JSON records of objects:
-----
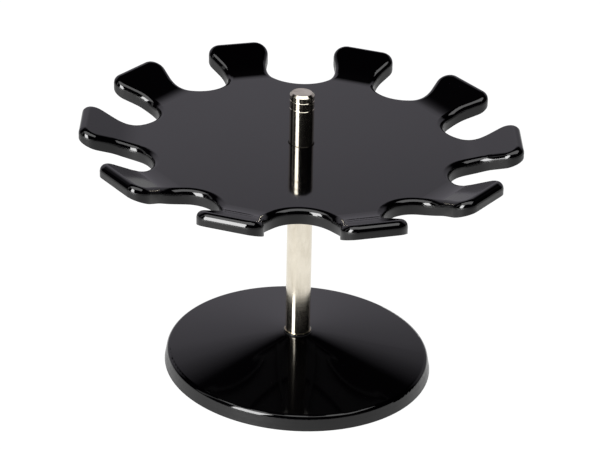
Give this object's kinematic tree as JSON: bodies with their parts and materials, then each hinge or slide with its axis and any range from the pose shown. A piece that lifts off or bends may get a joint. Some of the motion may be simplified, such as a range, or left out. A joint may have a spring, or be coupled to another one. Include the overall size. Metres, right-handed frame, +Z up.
{
  "type": "rotating desk carousel",
  "caption": "Rotating desk carousel: scalloped plate with upturned tabs between open slots, spinning on a slim metal column with a weighted round base.",
  "frame": {"origin": "centre of the round base at table level", "axes": "+Z up along the column, the axis the plate spins about; the two wider slots open along +Y and -Y"},
  "size_m": [0.175, 0.171, 0.1226],
  "materials": {
    "plate_black": "gloss",
    "bush": "satin",
    "column_nickel": "bright nickel",
    "ring_nickel": "bright nickel",
    "spring_steel": "oiled",
    "thrust_washer": "satin",
    "base_black": "gloss",
    "cover_black": "textured",
    "screw_steel": "zinc plated",
    "feet": "matt",
    "ballast": "mill",
    "bolt_steel": "zinc plated",
    "washer_steel": "zinc plated"
  },
  "bodies": {
    "stand": {"base_shell": "base_black", "base_cover": "cover_black", "cover_screws": "screw_steel", "rubber_feet": "feet", "ballast_disc": "ballast", "ballast_screws": "screw_steel", "column": "column_nickel", "column_bolt": "bolt_steel", "spring_washer": "spring_steel", "plain_washer": "washer_steel", "foot_ring": "ring_nickel", "retaining_ring": "spring_steel", "thrust_washer": "thrust_washer"},
    "carrier": {"carousel_plate": "plate_black", "hub_bush": "bush"}
  },
  "joints": [
    {"name": "carousel_spin", "type": "hinge", "parent": "stand", "child": "carrier", "pos_m": [0, 0, 0.09], "axis": [0, 0, 1], "continuous": true}
  ]
}
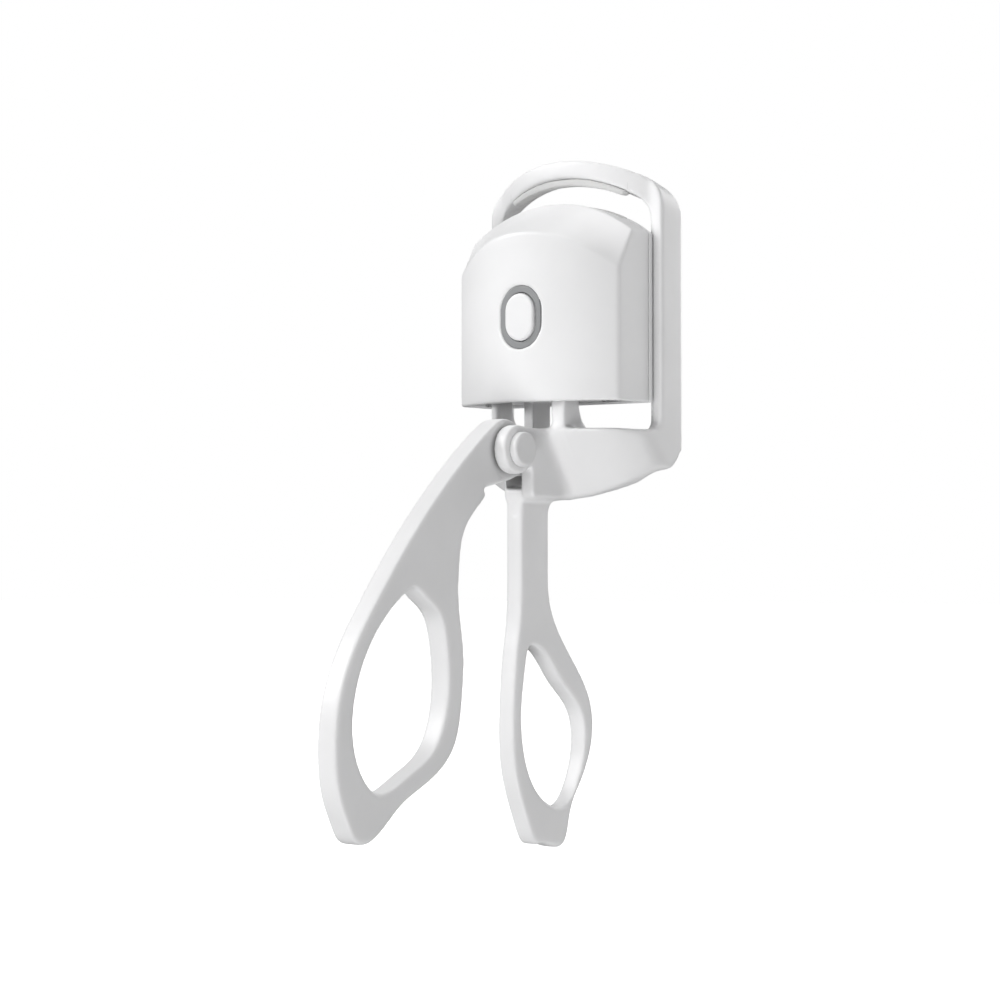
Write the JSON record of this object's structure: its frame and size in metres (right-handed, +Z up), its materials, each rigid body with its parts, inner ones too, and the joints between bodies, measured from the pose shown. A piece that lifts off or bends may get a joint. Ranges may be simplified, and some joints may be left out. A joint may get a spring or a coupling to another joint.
{
  "type": "eyelash curler",
  "caption": "Rechargeable heated eyelash curler with scissor finger loops, a lever-driven head sliding on two rails, arched loop, silicone pads, power button and charging socket",
  "frame": {"origin": "middle of the fixed handle's finger loop, on the tool's middle plane", "axes": "+Z up along the tool to the curling arch, -Y the front with the power button, +Y towards the eye, +X along the pivot pin to its head"},
  "size_m": [0.037, 0.0712, 0.1183],
  "materials": {
    "white_shell": "semi-gloss moulded ABS",
    "button_cap": "satin moulded ABS",
    "light_ring": "translucent grey light guide",
    "pin_plastic": "semi-gloss moulded acetal",
    "steel": "satin",
    "pad_silicone": "matte silicone",
    "heater_film": "etched heater film",
    "inner_plastic": "matte heat-resistant plastic",
    "board_green": "solder mask",
    "chip_black": "matte epoxy",
    "led_clear": "clear lens",
    "cell_wrap": "aluminised pouch film"
  },
  "bodies": {
    "frame": {"frame": "white_shell", "upper_pad": "pad_silicone", "pivot_pin": "pin_plastic", "pivot_cap": "pin_plastic"},
    "front_handle": {"front_handle": "white_shell", "drive_pin": "steel"},
    "head": {"front_cover": "white_shell", "rear_cover": "white_shell", "base_cover": "white_shell", "chassis": "inner_plastic", "cover_screws": "steel", "circuit_board": "board_green", "tact_switch": "chip_black", "status_lights": "led_clear", "control_chip": "chip_black", "light_ring": "light_ring", "charging_socket": "steel", "battery": "cell_wrap", "lower_pad": "pad_silicone", "heater": "heater_film", "heater_holder": "inner_plastic"},
    "power_button": {"power_button": "button_cap"}
  },
  "joints": [
    {"name": "handle_pivot", "type": "hinge", "parent": "frame", "child": "front_handle", "pos_m": [0, -0.014, 0.047], "axis": [1, 0, 0], "range_deg": [0, 16]},
    {"name": "head_slide", "type": "slide", "parent": "frame", "child": "head", "axis": [0, 0, 1], "range_m": [0, 0.0031]},
    {"name": "button_press", "type": "slide", "parent": "head", "child": "power_button", "axis": [0, 1, 0], "range_m": [0, 0.0004], "stiffness_N_per_m": 1500, "springref_m": -0.0004}
  ],
  "couplings": [
    {"joint": "head_slide", "follows": "handle_pivot", "m_per_rad": 0.01096}
  ]
}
-----
Task brief: Reproduce each entry above exactly, keeping every word.

Reply to the task:
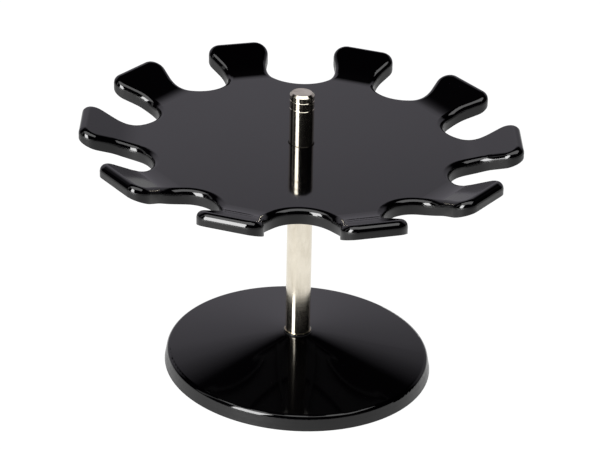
Give this object's kinematic tree as JSON: bodies with their parts and materials, then each hinge or slide with its axis and any range from the pose shown. A piece that lifts off or bends may get a joint. Some of the motion may be simplified, such as a range, or left out. A joint may have a spring, or be coupled to another one. Include the overall size. Metres, right-handed frame, +Z up.
{
  "type": "rotating desk carousel",
  "caption": "Rotating desk carousel: scalloped plate with upturned tabs between open slots, spinning on a slim metal column with a weighted round base.",
  "frame": {"origin": "centre of the round base at table level", "axes": "+Z up along the column, the axis the plate spins about; the two wider slots open along +Y and -Y"},
  "size_m": [0.175, 0.171, 0.1226],
  "materials": {
    "plate_black": "gloss",
    "bush": "satin",
    "column_nickel": "bright nickel",
    "ring_nickel": "bright nickel",
    "spring_steel": "oiled",
    "thrust_washer": "satin",
    "base_black": "gloss",
    "cover_black": "textured",
    "screw_steel": "zinc plated",
    "feet": "matt",
    "ballast": "mill",
    "bolt_steel": "zinc plated",
    "washer_steel": "zinc plated"
  },
  "bodies": {
    "stand": {"base_shell": "base_black", "base_cover": "cover_black", "cover_screws": "screw_steel", "rubber_feet": "feet", "ballast_disc": "ballast", "ballast_screws": "screw_steel", "column": "column_nickel", "column_bolt": "bolt_steel", "spring_washer": "spring_steel", "plain_washer": "washer_steel", "foot_ring": "ring_nickel", "retaining_ring": "spring_steel", "thrust_washer": "thrust_washer"},
    "carrier": {"carousel_plate": "plate_black", "hub_bush": "bush"}
  },
  "joints": [
    {"name": "carousel_spin", "type": "hinge", "parent": "stand", "child": "carrier", "pos_m": [0, 0, 0.09], "axis": [0, 0, 1], "continuous": true}
  ]
}
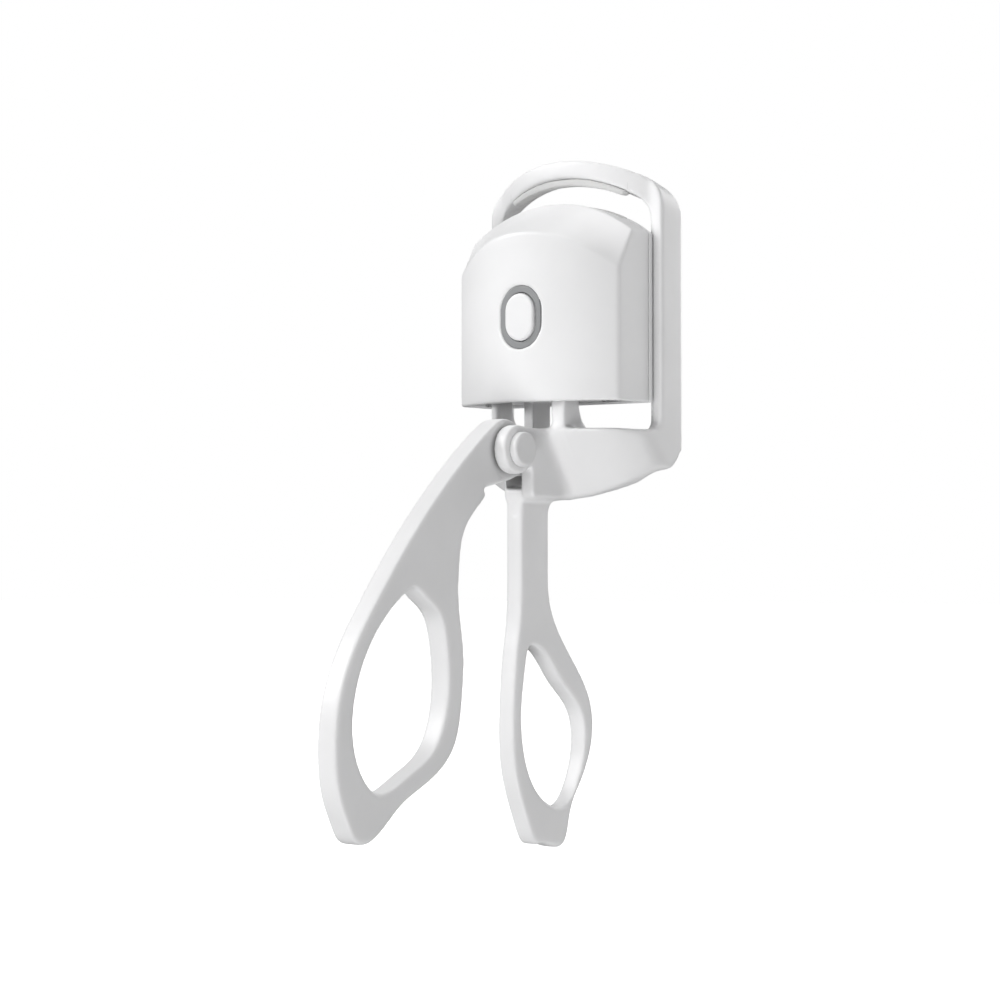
Write the JSON record of this object's structure: its frame and size in metres (right-handed, +Z up), its materials, each rigid body with its parts, inner ones too, and the joints between bodies, measured from the pose shown. A piece that lifts off or bends may get a joint. Ranges may be simplified, and some joints may be left out. A joint may get a spring or a coupling to another joint.
{
  "type": "eyelash curler",
  "caption": "Rechargeable heated eyelash curler with scissor finger loops, a lever-driven head sliding on two rails, arched loop, silicone pads, power button and charging socket",
  "frame": {"origin": "middle of the fixed handle's finger loop, on the tool's middle plane", "axes": "+Z up along the tool to the curling arch, -Y the front with the power button, +Y towards the eye, +X along the pivot pin to its head"},
  "size_m": [0.037, 0.0712, 0.1183],
  "materials": {
    "white_shell": "semi-gloss moulded ABS",
    "button_cap": "satin moulded ABS",
    "light_ring": "translucent grey light guide",
    "pin_plastic": "semi-gloss moulded acetal",
    "steel": "satin",
    "pad_silicone": "matte silicone",
    "heater_film": "etched heater film",
    "inner_plastic": "matte heat-resistant plastic",
    "board_green": "solder mask",
    "chip_black": "matte epoxy",
    "led_clear": "clear lens",
    "cell_wrap": "aluminised pouch film"
  },
  "bodies": {
    "frame": {"frame": "white_shell", "upper_pad": "pad_silicone", "pivot_pin": "pin_plastic", "pivot_cap": "pin_plastic"},
    "front_handle": {"front_handle": "white_shell", "drive_pin": "steel"},
    "head": {"front_cover": "white_shell", "rear_cover": "white_shell", "base_cover": "white_shell", "chassis": "inner_plastic", "cover_screws": "steel", "circuit_board": "board_green", "tact_switch": "chip_black", "status_lights": "led_clear", "control_chip": "chip_black", "light_ring": "light_ring", "charging_socket": "steel", "battery": "cell_wrap", "lower_pad": "pad_silicone", "heater": "heater_film", "heater_holder": "inner_plastic"},
    "power_button": {"power_button": "button_cap"}
  },
  "joints": [
    {"name": "handle_pivot", "type": "hinge", "parent": "frame", "child": "front_handle", "pos_m": [0, -0.014, 0.047], "axis": [1, 0, 0], "range_deg": [0, 16]},
    {"name": "head_slide", "type": "slide", "parent": "frame", "child": "head", "axis": [0, 0, 1], "range_m": [0, 0.0031]},
    {"name": "button_press", "type": "slide", "parent": "head", "child": "power_button", "axis": [0, 1, 0], "range_m": [0, 0.0004], "stiffness_N_per_m": 1500, "springref_m": -0.0004}
  ],
  "couplings": [
    {"joint": "head_slide", "follows": "handle_pivot", "m_per_rad": 0.01096}
  ]
}